Global Influence on Financial Stability

The influence of Japan’s economic bubbles on financial stability extends beyond the country’s borders. The lessons learned from Japan’s experience have been applied to other economies, particularly during the global financial crisis of 2008. The concept of “too big to fail” became more prominent as the world’s financial systems faced systemic risks similar to those experienced in Japan. Many of the same issues, including excessive debt accumulation, asset bubbles, and the destabilizing effects of sudden market corrections, were present in the 2008 crisis.

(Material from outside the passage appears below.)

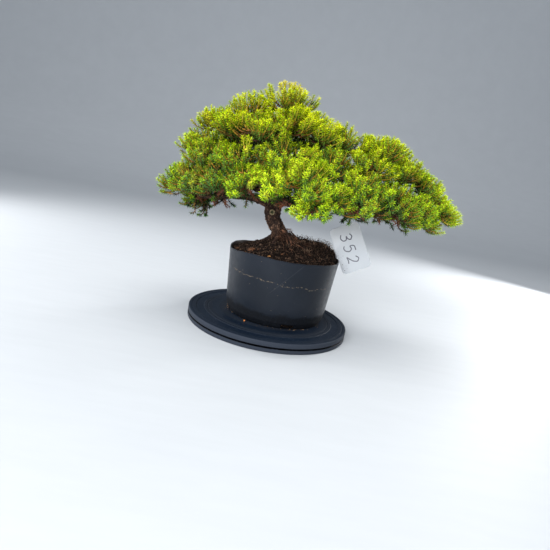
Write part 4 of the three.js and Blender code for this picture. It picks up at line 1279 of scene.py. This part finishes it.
def surface_root_lines():
    """Roots as thick as a pencil lead, running from the trunk's foot down over the soil."""
    draw = draws_from(91)
    lines = []
    starts = [(6, -9, 116, -0.35, 34, 0.8), (9, -7, 118, -0.15, 30, 0.9), (4, -10, 112, -0.8, 30, 0.5),
        (-1, -12, 109, -1.15, 26, 0.4), (10, -3, 119, 0.05, 42, 0.7), (12, 2, 117, 0.35, 40, 0.6),
        (8, 6, 116, 0.7, 34, 0.5), (2, -8, 115, -0.6, 44, 0.45), (7, -5, 119, -0.05, 48, 0.45),
        (11, -5, 118, -0.25, 38, 0.5), (-6, 14, 108, 1.8, 26, 0.5), (-16, 8, 107, 2.4, 22, 0.35)]
    for x, y, z, heading, length, thick in starts:
        path, girths = [], []
        count = 14
        for k in range(count):
            share = k / (count - 1)
            ground = soil_at(x, y) + 0.35 - 1.6 * max(0, share - 0.75)
            path.append(Vector((x, y, ground + (z - ground) * max(0, 1 - share * 3.2) ** 1.4)))
            girths.append(thick * MM * (1 - 0.62 * share))
            heading += 0.5 * (draw() - 0.5)
            x += length / count * math.cos(heading)
            y += length / count * math.sin(heading)
        lines.append((path, {"girth": girths}))
    bold = smoothed([(-1, -8, 119, 1.2), (5, -12, 117, 1.3), (10, -14, 111.5, 1.2), (12.5, -16, 105, 1.0),
        (14, -18, 99, 0.8)], 14)
    lines.append(girthed(bold))
    # hair roots that curl from the trunk's foot
    for i in range(210):
        turn = -1.7 + 2.9 * draw()
        height = 108 + 13 * draw() ** 1.3
        centre = 0.2 * (120 - height) - 7
        x = centre + 11.5 * math.cos(turn)
        y = 2 + 11.5 * math.sin(turn)
        z = height
        heading, pitch = turn + (draw() - 0.5), 0.8 * (draw() - 0.35)
        path = []
        for k in range(7):
            path.append(Vector((x, y, max(z, soil_at(x, y) + 0.2))))
            step = 1.0 + 0.8 * draw()
            x += step * math.cos(heading) * math.cos(pitch)
            y += step * math.sin(heading) * math.cos(pitch)
            z += step * math.sin(pitch)
            heading += 0.9 * (draw() - 0.5)
            pitch -= 0.30 * draw()
        thick = 0.09 + 0.12 * draw()
        lines.append((path, {"girth": [thick * MM * (1 - 0.08 * k) for k in range(7)]}))
    return lines


def strand_piece(name, lines, sides, look, slot):
    piece = line_piece(name, lines)
    RULE_OF_STRANDS.run(piece, Sides=sides, Look=look)
    soften(piece.data)
    return settle(piece, "top", slot)


def crumbs_piece():
    """Crumbs of earth that fell round the pot's foot."""
    points, litter = [], []
    sides, radii = 72, (57.6, 59.2, 61.4, 64.5)
    for radius, share in zip(radii, (0.9, 1.0, 0.16, 0.01)):
        for angle in angles(sides):
            points.append((*by_pot(angle, radius), TABLE_TOP + 0.1))
            clumps = 0.5 + 0.5 * math.sin(3 * angle + 1.2) * math.sin(7 * angle)
            litter.append(share * (0.25 + 0.75 * clumps))
    faces = bands(len(radii), sides, inward=True)
    piece = mesh_piece("fallen_crumbs", points, faces, CRUMB, facts={"litter": litter})
    RULE_OF_LITTER.run(piece, Form=LUMP_FORM, Density=170000.0, Small=0.25 * MM, Large=1.5 * MM,
        Flatness=0.8, Tilt=1.5, Seed=9, Look=CRUMB)
    return settle(piece, "top", "soil")


def bright_crumb_piece():
    """The one orange crumb that leans against the pot's foot in front."""
    spot = Vector((-25.3, -50.8, TABLE_TOP + 1.0))
    crumb = copy_of(LUMP_FORM, spot, Matrix.Identity(3), 2.3, 1.0)
    return settle(merged_piece("bright_crumb", [crumb], CRUMB), "top", "soil")


# Turntable
DISC_SIDES = 160


def disc_top_piece():
    def profile(angle):
        rings = [(99.3, 6), (99.8, 6.2), (100, 6.7), (100, 11.3), (99.8, 11.7), (99.3, 12), (96.4, 12),
            (96.0, 11.7)]
        rings += [(95.2, 11.7), (94.8, 12), (91.2, 12), (90.4, 11.4), (81.6, 11.4), (80.8, 12), (77.4, 12)]
        rings += [(77.0, 11.75), (76.2, 11.75), (75.8, 12), (60, 12), (0, 12)]
        return [(0, 2.3), (5.7, 2.3), (6, 2.6), (6, 6)] + rings

    points, faces = turned(profile, DISC_SIDES)
    piece = crisp(mesh_piece("turntable_plate", points, faces, DISC))
    return settle(piece, "top", "disc", "turntable_top")


def disc_base_piece():
    def profile(angle):
        return [(0, 0), (99.2, 0), (99.8, 0.2), (100, 0.7), (100, 4.2), (99.7, 4.6), (99.0, 5), (74.5, 5),
            (74.5, 3), (65.5, 3), (65.5, 5), (6.6, 5), (6.6, 2), (0, 2)]

    points, faces = turned(profile, DISC_SIDES)
    piece = crisp(mesh_piece("turntable_foot", points, faces, DISC))
    return settle(piece, "base", "disc", "turntable_base")


def bearing_piece():
    """The ring that stands for the balls and their cage, rounded at its edges."""
    inner, outer, low, high = 66.1, 73.9, 3.3, 5.7
    loop = [(inner + 0.4, low), (outer - 0.4, low), (outer, low + 0.4), (outer, high - 0.4)]
    loop += [(outer - 0.4, high), (inner + 0.4, high), (inner, high - 0.4), (inner, low + 0.4)]
    sides, points = 96, []
    for radius, height in loop:
        points += [(radius * math.cos(angle), radius * math.sin(angle), height) for angle in angles(sides)]
    piece = crisp(mesh_piece("bearing_race", points, bands(len(loop), sides, closed=True), STEEL))
    return settle(piece, "base", "steel", "bearing_ring")


# Plant label
LABEL_HEAD = (37.2, 59.5)
LABEL_CORNER = 5.0
LABEL_THICKNESS = 0.8
LABEL_STEM = 54.0
LABEL_NECK = 12.0
LABEL_POINT = 5.0
LABEL_TILT = math.radians(29.7)
LABEL_AT = Vector((70.8, 10.0, 101.4))
PENCIL_WIDTH = 0.76
FIGURE_HIGH, FIGURE_WIDE, FIGURE_SLANT = 14.0, 9.5, 1.6
FIGURES_AT = 17.5
FIGURE_STEP = 14.5
# Each figure as strokes in a box one wide and one high, as a quick hand writes them.
FIGURES = [[[(0.08, 0.86), (0.42, 1.0), (0.84, 0.82), (0.66, 0.60), (0.34, 0.54), (0.80, 0.44), (0.88, 0.18),
    (0.48, 0.0), (0.04, 0.12)]], [[(0.86, 0.98), (0.24, 0.94), (0.18, 0.60), (0.58, 0.64), (0.88, 0.40),
    (0.72, 0.10), (0.38, 0.0), (0.06, 0.10)]], [[(0.10, 0.80), (0.44, 1.0), (0.84, 0.84), (0.74, 0.50),
    (0.40, 0.22), (0.10, 0.02), (0.52, 0.06), (0.96, 0.02)]]]


def label_point(along, across, out):
    """A point of the label's own frame: along its stem, across it, and out of its front face."""
    turn = Vector((math.cos(LABEL_TILT), 0, math.sin(LABEL_TILT)))
    side = Vector((-math.sin(LABEL_TILT), 0, math.cos(LABEL_TILT)))
    return LABEL_AT + turn * along + side * across + Vector((0, -1, 0)) * out


def label_outline(inset):
    near, far, side = LABEL_CORNER, LABEL_HEAD[0] - LABEL_CORNER, LABEL_HEAD[1] / 2 - LABEL_CORNER
    corners = [(near, -side, 180), (far, -side, 270), (far, side, 0), (near, side, 90)]
    outline = []
    for x, y, start in corners:
        for step in range(9):
            angle = math.radians(start + 90 * step / 8)
            radius = LABEL_CORNER - inset
            outline.append((x + radius * math.cos(angle), y + radius * math.sin(angle)))
    neck, tip = LABEL_NECK / 2 - inset, LABEL_POINT / 2 - inset
    outline += [(inset, neck), (-LABEL_STEM * 0.7, neck - 1), (-LABEL_STEM + inset, tip)]
    outline += [(-LABEL_STEM + inset, -tip), (-LABEL_STEM * 0.7, -neck + 1), (inset, -neck)]
    return outline


def label_piece():
    half, edge = LABEL_THICKNESS / 2, 0.12
    points = []
    for inset, out in ((edge, -half), (0, -half + edge), (0, half - edge), (edge, half)):
        points += [label_point(x, y, out) for x, y in label_outline(inset)]
    count = len(points) // 4
    faces = [tuple(range(count - 1, -1, -1)), tuple(range(3 * count, 4 * count))]
    piece = mesh_piece("label_plate", points, faces + bands(4, count), LABEL)
    return settle(crisp(piece, 50), "top", "label", "plant_label")


def figures_piece():
    """Three written figures: thin raised strokes, their tops to the head's outer end."""
    parts = []
    for number, strokes in enumerate(FIGURES):
        centre = FIGURE_STEP - FIGURE_STEP * number
        for stroke in strokes:
            knots = []
            for x, y in stroke:
                across = centre - FIGURE_WIDE * (x - 0.5) - FIGURE_SLANT * (y - 0.5)
                knots.append((FIGURES_AT + FIGURE_HIGH * (y - 0.5), across, 0.0, PENCIL_WIDTH))
            points, faces, facts = tube(smoothed(knots, 40), 6)
            laid = [label_point(p.x, p.y, LABEL_THICKNESS / 2 + 0.12 * p.z) for p in points]
            parts.append((laid, faces, facts))
    return settle(merged_piece("label_figures", parts, PENCIL), "top", "label")


def floor_piece():
    """A pale floor that rises into a backdrop far behind."""
    rows = [(-1500, -0.1), (1600, -0.1), (1900, 40), (2150, 170), (2300, 420), (2360, 900), (2380, 3200)]
    points = [(x, y, z) for y, z in rows for x in (-4200, 4200)]
    faces = [(2 * k, 2 * k + 1, 2 * k + 3, 2 * k + 2) for k in range(len(rows) - 1)]
    floor = mesh_piece("floor", points, faces, floor_look())


NEEDLE_FORM = awl_needle()
RULE_OF_SHOOTS = needled_shoots_rule()
RULE_OF_STRANDS = strands_rule()
RULE_OF_LITTER = litter_rule()
CHIP_FORM = chip_form()
LUMP_FORM = lump_form()

for number, (name, spray) in enumerate(SPRAYS.items()):
    foliage(name, spray_plan(spray, number))
withered_piece()
trunk_piece()
limbs_piece()
pot_piece()
soil_piece()
strewn_over_soil("bark_chips", CHIP_FORM, 16000.0, 1.2, 5.0, 0.8, 0.6, 3, CHIP)
strewn_over_soil("peat_lumps", LUMP_FORM, 90000.0, 0.6, 2.6, 0.8, 1.2, 4, PEAT)
placed_chips()
strand_piece("peat_fibres", fibre_lines(), 3, FIBRE, "soil")
strand_piece("surface_roots", surface_root_lines(), 5, ROOT, "bark")
crumbs_piece()
bright_crumb_piece()
disc_top_piece()
disc_base_piece()
bearing_piece()
label_piece()
figures_piece()


# Camera, light and floor
FOCAL_PIXELS = 413.0
PHOTO_PIXELS = 550.0


def area_light(name, at, to, size, power, colour):
    lamp = bpy.data.lights.new(name, "AREA")
    lamp.shape = "RECTANGLE"
    lamp.size, lamp.size_y = size
    lamp.energy = power
    lamp.color = colour
    piece = placed(name, lamp)
    piece.location = at
    piece.rotation_euler = (Vector(to) - Vector(at)).to_track_quat("-Z", "Y").to_euler()


def studio():
    world = bpy.data.worlds.new("soft_sky")
    world.use_nodes = True
    sky = world.node_tree.nodes["Background"]
    sky.inputs["Color"].default_value = (0.86, 0.92, 1.0, 1.0)
    sky.inputs["Strength"].default_value = 0.55
    bpy.context.scene.world = world
    area_light("sky_panel", (0.1, -0.1, 1.3), (0.0, 0.0, 0.1), (1.1, 0.8), 8.5, (1.0, 0.99, 0.96))
    area_light("front_fill", (-0.45, -1.2, 0.62), (0.0, 0.0, 0.12), (0.9, 0.7), 21.0, (0.95, 0.97, 1.0))
    area_light("strip_right", (0.75, 0.62, 0.40), (0.0, 0.0, 0.10), (0.16, 0.6), 6.0, (1.0, 1.0, 1.0))
    area_light("strip_left", (-0.95, 0.25, 0.40), (0.0, 0.0, 0.10), (0.30, 0.6), 5.5, (1.0, 1.0, 1.0))
    bpy.context.scene.view_settings.view_transform = "Standard"


def rotation(degrees, axis):
    return Matrix.Rotation(math.radians(degrees), 4, axis)


def camera():
    """The camera that was fitted to the photo."""
    lens = bpy.data.cameras.new("photo_camera")
    lens.sensor_width = 36.0
    lens.lens = FOCAL_PIXELS / PHOTO_PIXELS * lens.sensor_width
    lens.clip_start = 0.01
    piece = placed("photo_camera", lens)
    turn = rotation(-0.02, "Z") @ rotation(-12.37, "X") @ rotation(90, "X") @ rotation(10.43, "Z")
    piece.matrix_world = Matrix.Translation((0.0, -0.5053, 0.1724)) @ turn
    bpy.context.scene.camera = piece


floor_piece()
studio()
camera()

Moreover, Japan’s “Lost Decade” provided a roadmap for understanding the potential long-term consequences of financial instability. The prolonged stagnation in Japan served as a warning for other economies about the dangers of excessive speculation and the difficulty of achieving recovery after a financial crash. Central banks and governments in other countries, such as the United States and European Union, took steps to prevent similar financial collapses by implementing regulatory reforms, tightening lending standards, and promoting better oversight of financial institutions.

Conclusion

Japan’s economic bubbles had a profound and lasting influence on financial stability, both within the country and globally. The bursting of the bubbles exposed the vulnerabilities in Japan’s financial system, triggering a prolonged period of economic stagnation that impacted both domestic and international markets. The lessons learned from this experience have shaped the way policymakers approach financial regulation, economic crises, and the prevention of speculative bubbles. As economies continue to face challenges related to financial stability, Japan’s experience provides valuable insights into the importance of sound monetary policies, effective regulation, and the need to avoid the dangers of unchecked speculation.